(CAD and scene scripts)

#####

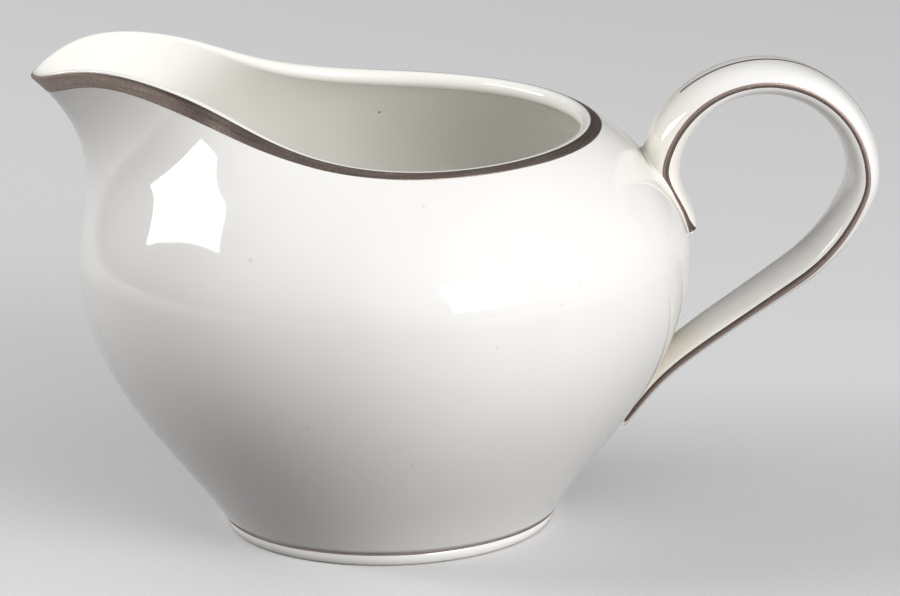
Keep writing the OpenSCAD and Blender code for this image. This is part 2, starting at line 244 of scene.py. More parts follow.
def close_tree(tree, geometry, material):
    """Ends a tree: what it made is made real and gets its material."""
    real = put(tree, "GeometryNodeRealizeInstances", None, {"Geometry": geometry})
    finished = put(tree, "GeometryNodeSetMaterial", None,
                   {"Geometry": real, "Material": material})
    leave = tree.nodes.new("NodeGroupOutput")
    tree.links.new(finished.socket, leave.inputs[0])


def empty_piece(name):
    """An object with an empty mesh."""
    return show(name, bpy.data.meshes.new(name))


def grow(name, tree, sizes, merge=SAME_POINT):
    """Runs a tree on an empty piece and gives back the result as a plain, closed mesh."""
    empty = empty_piece(name)
    modifier = empty.modifiers.new(tree.name, "NODES")
    modifier.node_group = tree
    for item in tree.interface.items_tree:
        if item.in_out == "INPUT" and item.name in sizes:
            modifier[item.identifier] = sizes[item.name]
    bpy.context.view_layer.update()
    ready = empty.evaluated_get(bpy.context.evaluated_depsgraph_get())
    mesh = bpy.data.meshes.new_from_object(ready)
    bpy.data.objects.remove(empty)
    piece = show(name, mesh)
    close_up(piece, merge)
    return piece


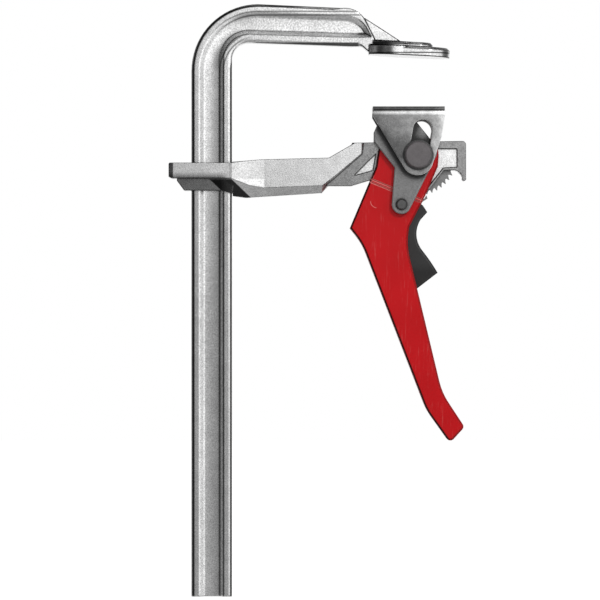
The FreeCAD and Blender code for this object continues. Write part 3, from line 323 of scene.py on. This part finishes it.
# %% Lamps
# Each lamp has its name, its place, the diameter of its disc in metres and its power in watts
LAMPS = (
    ("near lamp", (0.06, -0.60, 0.08), 0.36, 0.24),
    ("key lamp", (0.50, -1.10, 0.62), 0.16, 6.0),
)
LAMP_AIM = Vector((0.0, 0.0, -0.05))


def make_lamp(name, place, size, power):
    data = bpy.data.lights.new(name, "AREA")
    data.shape = "DISK"
    data.size = size
    data.energy = power
    lamp = bpy.data.objects.new(name, data)
    lamp.location = place
    lamp.rotation_euler = (LAMP_AIM - Vector(place)).to_track_quat("-Z", "Y").to_euler()
    bpy.context.scene.collection.objects.link(lamp)
    return lamp


lamps = [make_lamp(*lamp) for lamp in LAMPS]
print("lamps:", [lamp.name for lamp in lamps])

# %% [markdown]
# What several finishes need is a node group, made once. The first is a grain: two sizes of noise,
# the fine one given as a speckle and as a height for the bump, the broad one as a mottle.

# %% Node group: plated grain
FLOAT, VECTOR = "NodeSocketFloat", "NodeSocketVector"
# Each noise has its detail and its roughness, and the part of its range that is used
FINE_NOISE, FINE_RANGE = (2.0, 0.6), (0.32, 0.68)
BROAD_NOISE, BROAD_RANGE = (4.0, 0.55), (0.34, 0.66)


def new_group(name, inputs, outputs):
    group = bpy.data.node_groups.new(name, "ShaderNodeTree")
    for label, value in inputs.items():
        kind = VECTOR if value is None else FLOAT
        socket = group.interface.new_socket(label, in_out="INPUT", socket_type=kind)
        if value is not None:
            socket.default_value = value
    for label, kind in outputs.items():
        group.interface.new_socket(label, in_out="OUTPUT", socket_type=kind)
    start = group.nodes.new("NodeGroupInput")
    end = group.nodes.new("NodeGroupOutput")
    return group, start.outputs, end.inputs


def noise(tree, place, size_mm, detail, roughness):
    scale = maths(tree, "DIVIDE", 1.0 / MM, size_mm)
    sockets = {"Vector": place, "Scale": scale, "Detail": detail, "Roughness": roughness}
    return add(tree, "ShaderNodeTexNoise", sockets).outputs["Fac"]


def make_grain_group():
    inputs = {"Place": None, "Grain mm": 0.6, "Mottle mm": 6.0}
    outputs = {"Speckle": FLOAT, "Mottle": FLOAT, "Height": FLOAT}
    group, given, result = new_group("plated grain", inputs, outputs)
    fine = noise(group, given["Place"], given["Grain mm"], *FINE_NOISE)
    broad = noise(group, given["Place"], given["Mottle mm"], *BROAD_NOISE)
    group.links.new(remap(group, fine, *FINE_RANGE), result["Speckle"])
    group.links.new(remap(group, broad, *BROAD_RANGE), result["Mottle"])
    group.links.new(fine, result["Height"])
    return group


grain_group = make_grain_group()
print("made group:", grain_group.name)

# %% [markdown]
# No forged, stamped or moulded edge is razor sharp. The second group bends the normal over each edge,
# as a small radius does, and says where the edges are, so that a finish can paint them lighter, as
# highlights, or darker, as shade.

# %% Node group: soft edges
EDGE_SAMPLES = 8


def make_edge_group():
    inputs = {"Radius mm": 0.4, "Starts": 0.996, "Full": 0.92}
    group, given, result = new_group("soft edges", inputs, {"Normal": VECTOR, "Edge": FLOAT})
    radius = times(group, given["Radius mm"], MM)
    bevel = add(group, "ShaderNodeBevel", {"Radius": radius}, samples=EDGE_SAMPLES)
    bent = bevel.outputs["Normal"]
    flat = add(group, "ShaderNodeNewGeometry").outputs["True Normal"]
    agree = vectors(group, "DOT_PRODUCT", bent, flat)
    group.links.new(bent, result["Normal"])
    group.links.new(remap(group, agree, given["Starts"], given["Full"]), result["Edge"])
    return group


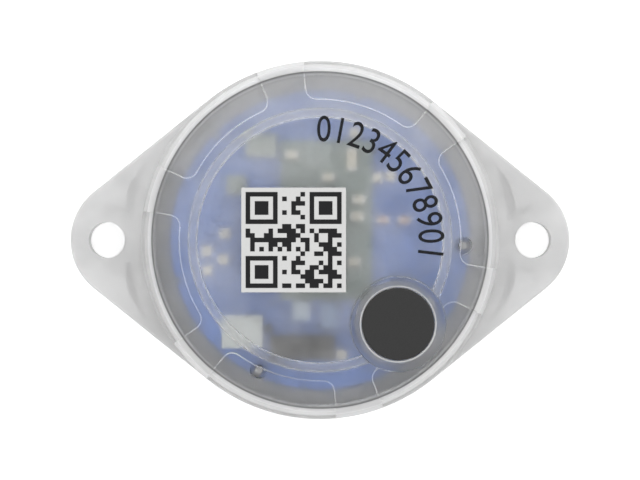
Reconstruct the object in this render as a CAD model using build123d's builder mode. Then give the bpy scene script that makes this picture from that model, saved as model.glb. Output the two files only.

#####

Without leaving anything out, quote all the data.

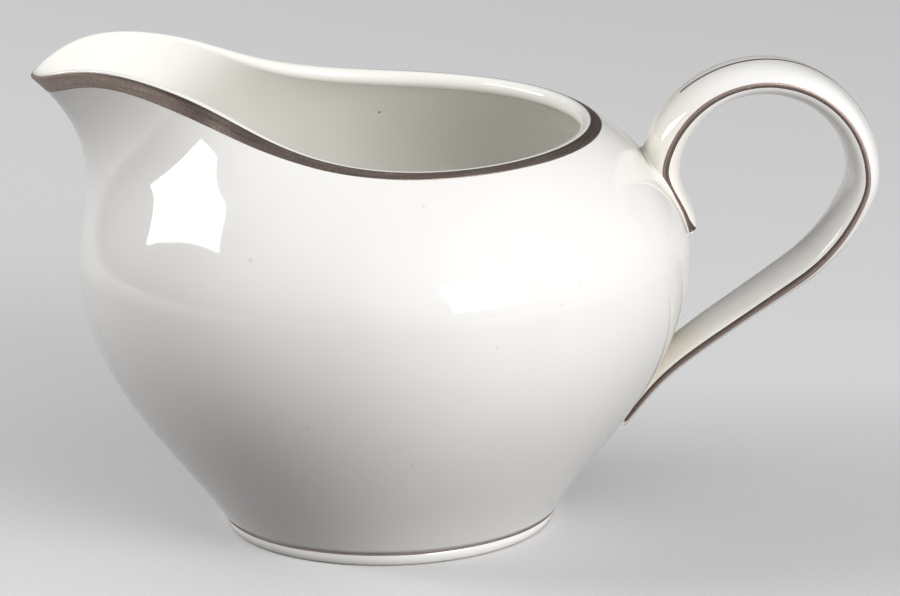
Keep writing the OpenSCAD and Blender code for this image. This is part 2, starting at line 244 of scene.py. More parts follow.
def close_tree(tree, geometry, material):
    """Ends a tree: what it made is made real and gets its material."""
    real = put(tree, "GeometryNodeRealizeInstances", None, {"Geometry": geometry})
    finished = put(tree, "GeometryNodeSetMaterial", None,
                   {"Geometry": real, "Material": material})
    leave = tree.nodes.new("NodeGroupOutput")
    tree.links.new(finished.socket, leave.inputs[0])


def empty_piece(name):
    """An object with an empty mesh."""
    return show(name, bpy.data.meshes.new(name))


def grow(name, tree, sizes, merge=SAME_POINT):
    """Runs a tree on an empty piece and gives back the result as a plain, closed mesh."""
    empty = empty_piece(name)
    modifier = empty.modifiers.new(tree.name, "NODES")
    modifier.node_group = tree
    for item in tree.interface.items_tree:
        if item.in_out == "INPUT" and item.name in sizes:
            modifier[item.identifier] = sizes[item.name]
    bpy.context.view_layer.update()
    ready = empty.evaluated_get(bpy.context.evaluated_depsgraph_get())
    mesh = bpy.data.meshes.new_from_object(ready)
    bpy.data.objects.remove(empty)
    piece = show(name, mesh)
    close_up(piece, merge)
    return piece


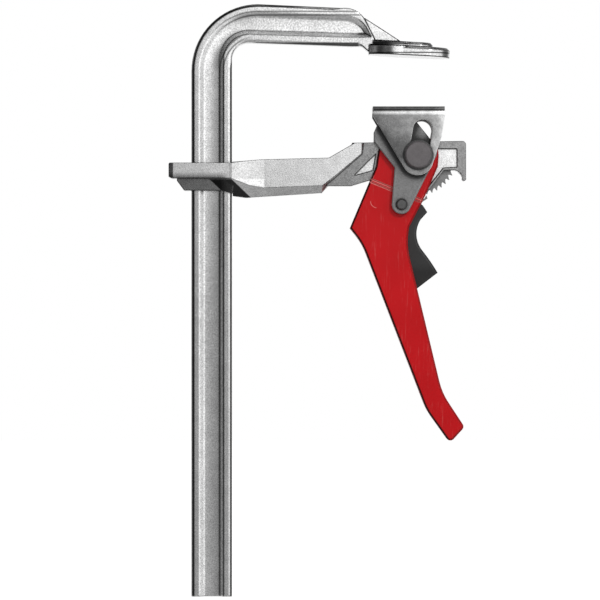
The FreeCAD and Blender code for this object continues. Write part 3, from line 323 of scene.py on. This part finishes it.
# %% Lamps
# Each lamp has its name, its place, the diameter of its disc in metres and its power in watts
LAMPS = (
    ("near lamp", (0.06, -0.60, 0.08), 0.36, 0.24),
    ("key lamp", (0.50, -1.10, 0.62), 0.16, 6.0),
)
LAMP_AIM = Vector((0.0, 0.0, -0.05))


def make_lamp(name, place, size, power):
    data = bpy.data.lights.new(name, "AREA")
    data.shape = "DISK"
    data.size = size
    data.energy = power
    lamp = bpy.data.objects.new(name, data)
    lamp.location = place
    lamp.rotation_euler = (LAMP_AIM - Vector(place)).to_track_quat("-Z", "Y").to_euler()
    bpy.context.scene.collection.objects.link(lamp)
    return lamp


lamps = [make_lamp(*lamp) for lamp in LAMPS]
print("lamps:", [lamp.name for lamp in lamps])

# %% [markdown]
# What several finishes need is a node group, made once. The first is a grain: two sizes of noise,
# the fine one given as a speckle and as a height for the bump, the broad one as a mottle.

# %% Node group: plated grain
FLOAT, VECTOR = "NodeSocketFloat", "NodeSocketVector"
# Each noise has its detail and its roughness, and the part of its range that is used
FINE_NOISE, FINE_RANGE = (2.0, 0.6), (0.32, 0.68)
BROAD_NOISE, BROAD_RANGE = (4.0, 0.55), (0.34, 0.66)


def new_group(name, inputs, outputs):
    group = bpy.data.node_groups.new(name, "ShaderNodeTree")
    for label, value in inputs.items():
        kind = VECTOR if value is None else FLOAT
        socket = group.interface.new_socket(label, in_out="INPUT", socket_type=kind)
        if value is not None:
            socket.default_value = value
    for label, kind in outputs.items():
        group.interface.new_socket(label, in_out="OUTPUT", socket_type=kind)
    start = group.nodes.new("NodeGroupInput")
    end = group.nodes.new("NodeGroupOutput")
    return group, start.outputs, end.inputs


def noise(tree, place, size_mm, detail, roughness):
    scale = maths(tree, "DIVIDE", 1.0 / MM, size_mm)
    sockets = {"Vector": place, "Scale": scale, "Detail": detail, "Roughness": roughness}
    return add(tree, "ShaderNodeTexNoise", sockets).outputs["Fac"]


def make_grain_group():
    inputs = {"Place": None, "Grain mm": 0.6, "Mottle mm": 6.0}
    outputs = {"Speckle": FLOAT, "Mottle": FLOAT, "Height": FLOAT}
    group, given, result = new_group("plated grain", inputs, outputs)
    fine = noise(group, given["Place"], given["Grain mm"], *FINE_NOISE)
    broad = noise(group, given["Place"], given["Mottle mm"], *BROAD_NOISE)
    group.links.new(remap(group, fine, *FINE_RANGE), result["Speckle"])
    group.links.new(remap(group, broad, *BROAD_RANGE), result["Mottle"])
    group.links.new(fine, result["Height"])
    return group


grain_group = make_grain_group()
print("made group:", grain_group.name)

# %% [markdown]
# No forged, stamped or moulded edge is razor sharp. The second group bends the normal over each edge,
# as a small radius does, and says where the edges are, so that a finish can paint them lighter, as
# highlights, or darker, as shade.

# %% Node group: soft edges
EDGE_SAMPLES = 8


def make_edge_group():
    inputs = {"Radius mm": 0.4, "Starts": 0.996, "Full": 0.92}
    group, given, result = new_group("soft edges", inputs, {"Normal": VECTOR, "Edge": FLOAT})
    radius = times(group, given["Radius mm"], MM)
    bevel = add(group, "ShaderNodeBevel", {"Radius": radius}, samples=EDGE_SAMPLES)
    bent = bevel.outputs["Normal"]
    flat = add(group, "ShaderNodeNewGeometry").outputs["True Normal"]
    agree = vectors(group, "DOT_PRODUCT", bent, flat)
    group.links.new(bent, result["Normal"])
    group.links.new(remap(group, agree, given["Starts"], given["Full"]), result["Edge"])
    return group


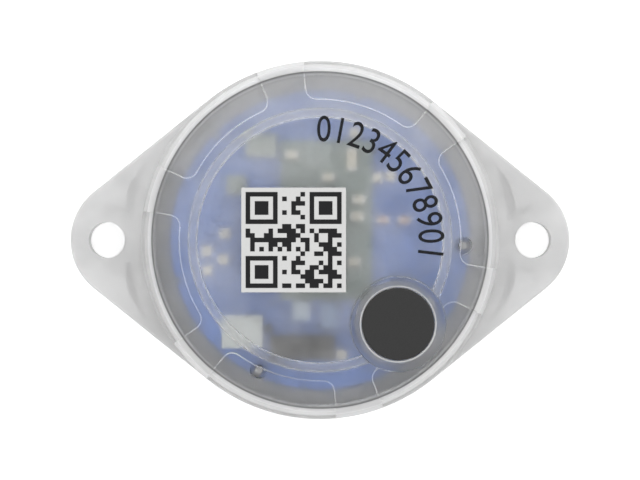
Reconstruct the object in this render as a CAD model using build123d's builder mode. Then give the bpy scene script that makes this picture from that model, saved as model.glb. Output the two files only.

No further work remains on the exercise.